Member of the Jammu and Kashmir Legislative Assembly
- In office 1987–1990
- Governor: Jagmohan
- Chief Minister: Farooq Abdullah
- Constituency: Shopian
- In office 1983–1987
- Governor: Jagmohan
- Chief Minister: Farooq Abdullah
- Constituency: Shopian
- In office 1977–1983
- Governor: Braj Kumar Nehru Lakshmi Kant Jha
- Chief Minister: Sheikh Abdullah
- Constituency: Shopian

Personal details
- Born: Jammu and Kashmir, India
- Died: 11 May 1990
- Cause of death: assassination
- Party: Jammu and Kashmir National Conference

= Sheikh Mohammad Mansoor =

Indian politician (died 1990)

Sheikh Mohammad Mansoor (died 11 May 1990) was a former Indian politician who served as a member of the Jammu and Kashmir Legislative Assembly, representing the Shopian constituency.
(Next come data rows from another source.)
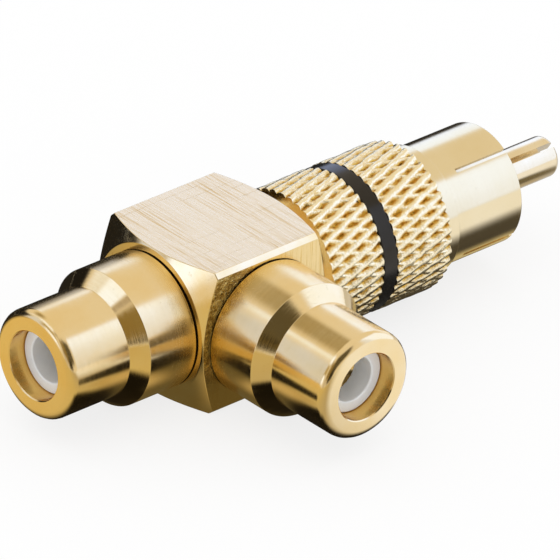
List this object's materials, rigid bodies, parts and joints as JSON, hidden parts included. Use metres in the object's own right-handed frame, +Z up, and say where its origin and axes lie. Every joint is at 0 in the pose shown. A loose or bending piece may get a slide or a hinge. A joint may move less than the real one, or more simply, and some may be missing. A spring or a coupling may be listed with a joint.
{
  "type": "rca y adapter",
  "caption": "Gold-plated phono adapter: a square block joins a plug with a knurled collar to an inline jack and a side jack.",
  "frame": {"origin": "on the underside of the square block, below the point where the three axes cross", "axes": "+X along the plug, towards its pin; -Y along the side jack, towards its mouth; +Z up, with all three axes 5.75 mm above the origin"},
  "size_m": [0.049, 0.0225, 0.0115],
  "materials": {
    "gold_block": "gold-plated brass, finely brushed",
    "gold_shell": "gold-plated brass, polished",
    "gold_collar": "gold-plated brass, diamond knurl",
    "gold_contact": "gold-plated brass, smooth",
    "bare_brass": "turned brass",
    "ring_black": "glossy black",
    "insulator_white": "white, satin"
  },
  "bodies": {
    "root": {"body_block": "gold_block", "plug_shell": "gold_shell", "knurled_collar": "gold_collar", "colour_ring": "ring_black", "plug_insulator": "insulator_white", "plug_pin": "gold_contact", "centre_rod": "bare_brass", "inline_jack_shell": "gold_shell", "inline_jack_insulator": "insulator_white", "inline_jack_contact": "gold_contact", "side_jack_shell": "gold_shell", "side_jack_insulator": "insulator_white", "side_jack_contact": "gold_contact"}
  },
  "joints": []
}
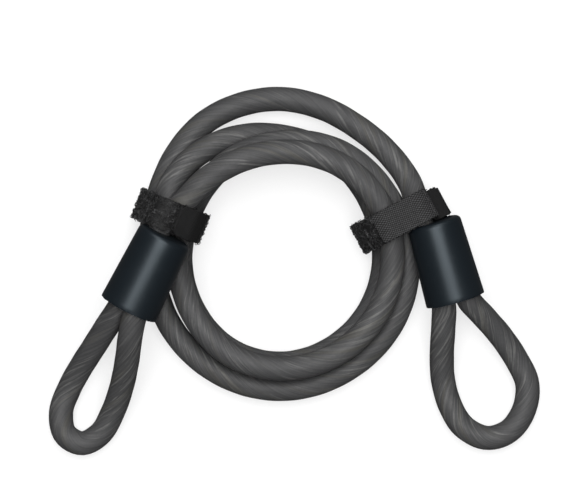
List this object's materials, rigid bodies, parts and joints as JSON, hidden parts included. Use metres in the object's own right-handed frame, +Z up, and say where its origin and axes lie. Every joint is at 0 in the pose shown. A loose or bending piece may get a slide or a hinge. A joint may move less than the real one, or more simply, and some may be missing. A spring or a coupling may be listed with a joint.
{
  "type": "cable lock",
  "caption": "Coiled steel security cable in a smoky black jacket, with a crimped loop at each end under a glossy cover, tied by hook-and-loop straps.",
  "frame": {"origin": "middle of the object's outline, on the surface it lies on", "axes": "+Z up, square to the plane of the coil; +X from the left eye towards the right eye; +Y away from both eyes"},
  "size_m": [0.2011, 0.1496, 0.0472],
  "materials": {
    "rope_steel": "zinc-coated strands",
    "jacket_pvc": "smoky black PVC, soft gloss",
    "ferrule_aluminium": "as pressed",
    "cover_plastic": "glossy blue-black",
    "tape_nylon": "woven nylon tape",
    "loop_pile": "brushed loop pile",
    "hook_facing": "moulded hooks",
    "thread": "polyester thread"
  },
  "bodies": {
    "cable": {"rope_core": "rope_steel", "rope_strands": "rope_steel", "jacket_coil": "jacket_pvc", "jacket_left_eye": "jacket_pvc", "jacket_right_eye": "jacket_pvc", "left_ferrule": "ferrule_aluminium", "right_ferrule": "ferrule_aluminium", "left_ferrule_cover": "cover_plastic", "right_ferrule_cover": "cover_plastic", "left_strap_band": "tape_nylon", "left_loop_pile": "loop_pile", "left_strap_stitching": "thread", "right_strap_band": "tape_nylon", "right_loop_pile": "loop_pile", "right_strap_stitching": "thread"},
    "left_tail": {"left_strap_tail": "tape_nylon", "left_hook_patch": "hook_facing"},
    "right_tail": {"right_strap_tail": "tape_nylon", "right_hook_patch": "hook_facing"}
  },
  "joints": [
    {"name": "left_tail_peel", "type": "hinge", "parent": "cable", "child": "left_tail", "pos_m": [-0.03732, 0.0178, 0.02085], "axis": [0.3746, 0.9272, 0], "range_deg": [0, 110]},
    {"name": "right_tail_peel", "type": "hinge", "parent": "cable", "child": "right_tail", "pos_m": [0.05039, 0.02643, 0.0324], "axis": [-0.4695, 0.8829, 0], "range_deg": [0, 120]}
  ]
}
A leader of the Jammu and Kashmir National Conference (JKNC), he was elected to the assembly in 1977, 1983, and 1987 and remained closely associated with the political ideology of Sheikh Mohammad Abdullah throughout his career.

On 11 May 1990, he was allegedly shot dead by militants while returning from Friday prayer in his native village of Kachdoora, Shopian.